House debates

Tuesday, 2 February 2021

Bills

Aged Care Legislation Amendment (Serious Incident Response Scheme and Other Measures) Bill 2020; Second Reading

1:27 pm

Photo of Peta MurphyPeta Murphy (Dunkley, Australian Labor Party) Share this | Hansard source

As speakers before me have said, the Aged Care Legislation Amendment (Serious Incident Response Scheme and Other Measures) Bill 2020 is legislation that has been some time coming. We know that work had been done before 2017 and that at least two reports were published in 2017 recommending the enacting of a serious incident response scheme. We know that the Australian Law Reform Commission, in its report Elder abuse, recommended that an SIRS be introduced. We know that the Carnell-Paterson review when it was looking at the Oakden facility recommended such legislation.

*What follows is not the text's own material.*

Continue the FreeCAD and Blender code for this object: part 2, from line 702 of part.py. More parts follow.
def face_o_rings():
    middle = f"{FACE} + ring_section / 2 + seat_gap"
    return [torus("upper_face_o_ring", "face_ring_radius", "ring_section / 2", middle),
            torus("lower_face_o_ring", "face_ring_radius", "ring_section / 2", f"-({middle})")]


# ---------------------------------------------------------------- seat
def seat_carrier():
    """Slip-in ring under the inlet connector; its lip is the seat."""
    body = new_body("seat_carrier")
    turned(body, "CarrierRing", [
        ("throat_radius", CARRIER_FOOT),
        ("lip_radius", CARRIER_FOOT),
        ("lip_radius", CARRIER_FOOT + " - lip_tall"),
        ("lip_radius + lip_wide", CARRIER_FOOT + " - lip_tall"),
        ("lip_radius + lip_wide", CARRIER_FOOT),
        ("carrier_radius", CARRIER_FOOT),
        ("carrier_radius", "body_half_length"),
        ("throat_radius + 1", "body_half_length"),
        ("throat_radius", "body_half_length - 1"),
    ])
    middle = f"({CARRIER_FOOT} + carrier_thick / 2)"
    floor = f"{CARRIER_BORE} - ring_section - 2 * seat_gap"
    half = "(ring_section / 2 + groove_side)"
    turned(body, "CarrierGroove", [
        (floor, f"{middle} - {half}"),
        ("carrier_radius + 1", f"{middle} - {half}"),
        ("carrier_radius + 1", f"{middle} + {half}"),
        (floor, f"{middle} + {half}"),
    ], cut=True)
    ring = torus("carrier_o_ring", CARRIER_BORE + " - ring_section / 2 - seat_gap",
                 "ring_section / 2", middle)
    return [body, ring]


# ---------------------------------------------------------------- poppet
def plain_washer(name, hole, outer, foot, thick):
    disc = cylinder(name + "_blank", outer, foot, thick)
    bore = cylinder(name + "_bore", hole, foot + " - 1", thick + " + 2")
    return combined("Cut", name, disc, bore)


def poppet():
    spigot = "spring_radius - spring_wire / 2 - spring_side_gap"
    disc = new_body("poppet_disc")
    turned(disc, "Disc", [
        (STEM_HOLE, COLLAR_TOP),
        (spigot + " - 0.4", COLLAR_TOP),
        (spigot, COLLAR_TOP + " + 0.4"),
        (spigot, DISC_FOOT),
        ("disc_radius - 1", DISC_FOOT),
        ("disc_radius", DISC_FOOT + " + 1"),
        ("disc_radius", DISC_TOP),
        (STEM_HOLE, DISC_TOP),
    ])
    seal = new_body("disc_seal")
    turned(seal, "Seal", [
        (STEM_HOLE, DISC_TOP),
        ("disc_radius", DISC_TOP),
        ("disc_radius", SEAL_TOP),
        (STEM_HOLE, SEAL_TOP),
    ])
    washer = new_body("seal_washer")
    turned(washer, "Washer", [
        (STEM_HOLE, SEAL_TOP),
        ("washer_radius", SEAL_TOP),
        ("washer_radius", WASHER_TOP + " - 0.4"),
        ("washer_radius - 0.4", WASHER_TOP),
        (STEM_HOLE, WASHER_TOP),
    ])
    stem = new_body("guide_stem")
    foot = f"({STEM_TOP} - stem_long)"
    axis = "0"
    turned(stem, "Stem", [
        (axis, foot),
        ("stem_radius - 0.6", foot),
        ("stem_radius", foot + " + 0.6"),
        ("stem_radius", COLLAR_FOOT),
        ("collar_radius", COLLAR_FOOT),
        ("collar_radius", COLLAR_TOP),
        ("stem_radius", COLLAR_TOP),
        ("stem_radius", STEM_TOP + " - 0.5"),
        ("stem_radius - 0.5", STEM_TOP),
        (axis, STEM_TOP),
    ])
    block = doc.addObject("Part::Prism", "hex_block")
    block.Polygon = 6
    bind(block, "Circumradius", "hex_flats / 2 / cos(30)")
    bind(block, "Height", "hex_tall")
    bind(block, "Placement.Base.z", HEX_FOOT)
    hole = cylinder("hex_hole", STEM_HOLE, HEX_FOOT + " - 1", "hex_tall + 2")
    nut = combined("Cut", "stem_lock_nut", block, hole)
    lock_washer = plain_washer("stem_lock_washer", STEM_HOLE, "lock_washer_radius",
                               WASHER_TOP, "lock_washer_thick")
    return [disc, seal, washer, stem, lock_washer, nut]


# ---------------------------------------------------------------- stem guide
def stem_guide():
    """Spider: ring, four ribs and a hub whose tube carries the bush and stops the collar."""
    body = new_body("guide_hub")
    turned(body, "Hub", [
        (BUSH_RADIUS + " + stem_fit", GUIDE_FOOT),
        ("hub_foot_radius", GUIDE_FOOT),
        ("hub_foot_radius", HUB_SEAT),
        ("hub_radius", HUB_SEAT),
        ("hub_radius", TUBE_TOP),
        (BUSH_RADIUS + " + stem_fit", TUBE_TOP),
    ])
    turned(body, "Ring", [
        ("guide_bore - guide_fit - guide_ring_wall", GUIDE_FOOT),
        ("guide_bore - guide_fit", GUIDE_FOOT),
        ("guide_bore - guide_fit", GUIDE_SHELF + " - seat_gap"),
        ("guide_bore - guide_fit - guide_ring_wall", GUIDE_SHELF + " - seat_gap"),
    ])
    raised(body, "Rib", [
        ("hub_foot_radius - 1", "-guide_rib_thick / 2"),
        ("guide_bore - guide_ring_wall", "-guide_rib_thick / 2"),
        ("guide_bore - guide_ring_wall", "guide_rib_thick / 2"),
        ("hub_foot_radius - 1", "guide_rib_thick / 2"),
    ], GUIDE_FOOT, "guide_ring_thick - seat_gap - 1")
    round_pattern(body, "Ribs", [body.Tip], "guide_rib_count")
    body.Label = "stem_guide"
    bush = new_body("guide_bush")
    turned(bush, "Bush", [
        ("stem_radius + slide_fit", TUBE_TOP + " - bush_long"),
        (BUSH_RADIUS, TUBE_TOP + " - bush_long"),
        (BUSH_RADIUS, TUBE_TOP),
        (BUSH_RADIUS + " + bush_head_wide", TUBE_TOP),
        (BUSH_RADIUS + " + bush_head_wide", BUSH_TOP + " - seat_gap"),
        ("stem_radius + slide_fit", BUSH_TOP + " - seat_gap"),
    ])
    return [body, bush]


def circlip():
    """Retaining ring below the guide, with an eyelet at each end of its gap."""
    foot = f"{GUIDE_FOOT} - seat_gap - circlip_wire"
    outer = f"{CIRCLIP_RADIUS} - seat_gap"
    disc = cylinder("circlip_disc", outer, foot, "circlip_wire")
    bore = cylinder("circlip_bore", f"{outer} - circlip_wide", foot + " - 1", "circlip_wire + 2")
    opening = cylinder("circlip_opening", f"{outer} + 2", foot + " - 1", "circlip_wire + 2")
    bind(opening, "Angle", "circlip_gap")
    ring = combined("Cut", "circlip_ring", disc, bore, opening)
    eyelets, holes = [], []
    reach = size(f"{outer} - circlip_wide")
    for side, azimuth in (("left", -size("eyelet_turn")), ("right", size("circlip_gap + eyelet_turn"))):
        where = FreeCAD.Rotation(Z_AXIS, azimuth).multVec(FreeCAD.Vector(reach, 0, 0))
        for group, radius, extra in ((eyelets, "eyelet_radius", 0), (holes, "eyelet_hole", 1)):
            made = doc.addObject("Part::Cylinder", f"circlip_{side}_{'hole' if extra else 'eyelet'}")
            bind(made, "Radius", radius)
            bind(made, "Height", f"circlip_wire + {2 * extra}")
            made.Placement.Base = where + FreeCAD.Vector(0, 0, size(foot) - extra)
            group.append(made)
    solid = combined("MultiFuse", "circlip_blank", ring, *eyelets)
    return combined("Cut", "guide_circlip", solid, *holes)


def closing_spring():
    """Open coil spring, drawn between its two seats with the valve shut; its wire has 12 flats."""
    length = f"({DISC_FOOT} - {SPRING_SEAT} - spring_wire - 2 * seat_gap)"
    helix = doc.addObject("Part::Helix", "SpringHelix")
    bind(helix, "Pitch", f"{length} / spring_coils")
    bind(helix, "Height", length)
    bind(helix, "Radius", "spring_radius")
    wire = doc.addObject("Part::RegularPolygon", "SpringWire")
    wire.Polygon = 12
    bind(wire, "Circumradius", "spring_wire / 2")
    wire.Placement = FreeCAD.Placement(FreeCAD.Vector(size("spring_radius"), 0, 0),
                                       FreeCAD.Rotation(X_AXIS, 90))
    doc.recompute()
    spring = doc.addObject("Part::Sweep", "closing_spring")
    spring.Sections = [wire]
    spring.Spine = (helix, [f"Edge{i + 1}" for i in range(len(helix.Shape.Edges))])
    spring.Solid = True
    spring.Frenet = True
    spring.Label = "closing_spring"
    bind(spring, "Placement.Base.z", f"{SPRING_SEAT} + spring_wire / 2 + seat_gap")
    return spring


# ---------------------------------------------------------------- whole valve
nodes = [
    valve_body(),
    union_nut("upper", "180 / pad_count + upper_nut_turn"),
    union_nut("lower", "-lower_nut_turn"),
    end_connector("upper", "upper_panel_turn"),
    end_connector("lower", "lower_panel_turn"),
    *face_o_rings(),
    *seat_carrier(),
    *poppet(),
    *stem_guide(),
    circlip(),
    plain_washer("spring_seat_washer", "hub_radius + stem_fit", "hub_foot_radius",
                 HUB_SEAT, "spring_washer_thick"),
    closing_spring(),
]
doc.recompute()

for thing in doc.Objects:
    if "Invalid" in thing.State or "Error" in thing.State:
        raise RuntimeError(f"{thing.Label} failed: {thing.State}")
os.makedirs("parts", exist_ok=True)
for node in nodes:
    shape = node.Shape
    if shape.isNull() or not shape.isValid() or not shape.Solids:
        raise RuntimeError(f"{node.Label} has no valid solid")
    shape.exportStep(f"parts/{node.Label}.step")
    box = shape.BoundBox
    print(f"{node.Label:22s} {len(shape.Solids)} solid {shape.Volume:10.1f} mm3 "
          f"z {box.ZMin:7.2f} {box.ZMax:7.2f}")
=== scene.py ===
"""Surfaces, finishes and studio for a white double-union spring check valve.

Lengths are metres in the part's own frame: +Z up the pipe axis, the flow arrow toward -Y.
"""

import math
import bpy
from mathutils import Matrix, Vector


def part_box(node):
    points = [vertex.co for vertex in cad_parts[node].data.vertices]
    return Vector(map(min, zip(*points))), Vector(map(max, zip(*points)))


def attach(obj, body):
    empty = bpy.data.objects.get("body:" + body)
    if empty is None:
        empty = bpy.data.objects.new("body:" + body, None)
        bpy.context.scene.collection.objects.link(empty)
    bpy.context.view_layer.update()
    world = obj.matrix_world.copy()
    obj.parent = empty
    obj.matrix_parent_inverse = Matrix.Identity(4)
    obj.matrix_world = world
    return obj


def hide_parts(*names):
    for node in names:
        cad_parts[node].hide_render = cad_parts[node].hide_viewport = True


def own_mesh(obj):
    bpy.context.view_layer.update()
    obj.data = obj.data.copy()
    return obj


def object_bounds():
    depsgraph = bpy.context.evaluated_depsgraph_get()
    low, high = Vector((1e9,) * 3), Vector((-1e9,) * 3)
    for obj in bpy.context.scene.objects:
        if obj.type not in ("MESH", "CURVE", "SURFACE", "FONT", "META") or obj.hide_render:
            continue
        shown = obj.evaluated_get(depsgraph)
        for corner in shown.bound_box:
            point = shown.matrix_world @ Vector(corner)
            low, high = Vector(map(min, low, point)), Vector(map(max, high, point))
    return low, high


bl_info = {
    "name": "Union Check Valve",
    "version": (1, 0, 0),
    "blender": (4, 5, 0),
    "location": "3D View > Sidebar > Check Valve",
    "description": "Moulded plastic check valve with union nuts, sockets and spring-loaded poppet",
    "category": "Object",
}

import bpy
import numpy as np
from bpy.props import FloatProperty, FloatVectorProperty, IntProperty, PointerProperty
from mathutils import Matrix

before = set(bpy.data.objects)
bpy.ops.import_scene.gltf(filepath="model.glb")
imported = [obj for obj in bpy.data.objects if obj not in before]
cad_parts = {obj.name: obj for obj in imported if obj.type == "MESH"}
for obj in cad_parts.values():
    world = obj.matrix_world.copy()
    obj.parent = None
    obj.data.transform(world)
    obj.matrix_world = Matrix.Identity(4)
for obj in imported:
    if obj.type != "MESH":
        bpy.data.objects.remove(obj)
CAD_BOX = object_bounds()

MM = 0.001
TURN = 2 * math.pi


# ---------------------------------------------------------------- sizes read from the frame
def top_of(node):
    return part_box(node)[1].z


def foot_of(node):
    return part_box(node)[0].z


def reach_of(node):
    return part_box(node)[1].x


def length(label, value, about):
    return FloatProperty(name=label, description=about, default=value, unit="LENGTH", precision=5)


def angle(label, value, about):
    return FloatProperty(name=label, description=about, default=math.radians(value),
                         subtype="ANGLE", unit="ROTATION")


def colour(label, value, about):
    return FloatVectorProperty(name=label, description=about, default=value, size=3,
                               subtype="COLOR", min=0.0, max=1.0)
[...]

We know that in the 2019-20 budget the government put forward some money to prepare for an SIRS. But it still took some time before this legislation made its way into this parliament. It is of course welcome that it is here now. But no-one in this place and no-one in any of the communities that we represent can say anything other than that we have an aged-care system which is currently broken. Start with the fact that an interim report of a royal commission can be titled Neglect. Then go to the experiences of the mothers, fathers and grandparents across our communities who are in aged-care facilities. The people who work there want to do the best that they can and are dedicated to caring for the people who reside there, but they're hamstrung by the fact that there aren't enough staff from shift to shift. They're hamstrung by the fact that it can be very hard to recruit staff when wages are so low. They're hamstrung by the fact that work in aged care is now so casualised, so precarious that we have people working across three and four different facilities in order to make ends meet.